Being part of a mosaic means we—and by extension our clients—are a part of something bigger. With the rapid growth that we consistently experience, our most recent retreat focused on defining who Benifactor is as a whole and exploring a vision for a sustainable future together.

The retreat was more than a chance to create a vision for our future. It was an opportunity to bond over shared meals and off-key karaoke. All in all, our retreat was a thoughtful reflection of Benifactor’s office culture, which revolves around employee well-being. As stated best by Benifactor Advisor, Heath, during our first retreat session, “growing as a person is more important than the company.”

That’s why Frontier’s culture focuses on keeping people empowered and engaged.
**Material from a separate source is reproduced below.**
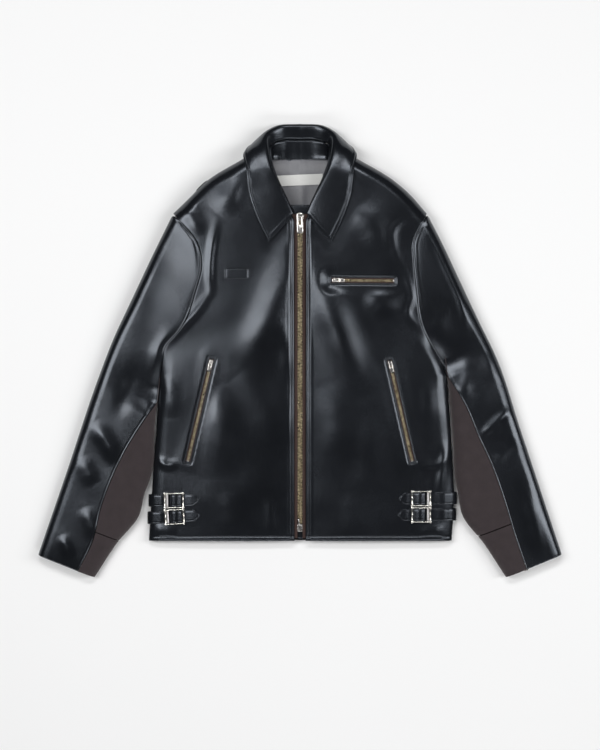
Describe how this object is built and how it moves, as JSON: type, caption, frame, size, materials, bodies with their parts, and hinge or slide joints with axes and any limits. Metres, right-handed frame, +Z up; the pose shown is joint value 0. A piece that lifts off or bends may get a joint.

Every week, we enjoy Taco Tuesday team lunches where we have the chance to laugh, bond and get to know each other so we can work better as a team.

With a flexible 32 hour work week, we can set our own hours and choose to enjoy the shared focus and camaraderie of our bright, open-concept office, or to work from home.

We also take the idea of self-determination seriously—it’s right in our name. We’re on the frontier of fundraising, and every job candidate writes a review of the HBO series Deadwood. It gives us a writing sample and insight into the way our potential new team members think. More importantly, it gives new hires a helpful analogy to understand our culture.

Like in the frontier town of Deadwood, at Frontier Marketing Company everyone gets to choose who they want to be. Team members are encouraged to figure out how their unique skills can most benefit the team. Someone could start in a well-defined role, and within a few months or years, end up in a position that didn’t even exist when they started.

Our culture constantly evolves to help the team be their best. This kind of flexibility and empowerment keeps everyone engaged and excited about their work. Even better, with everyone adding unique skills and strengths, we have a whole range of expertise that allows us to produce the best possible results for our clients.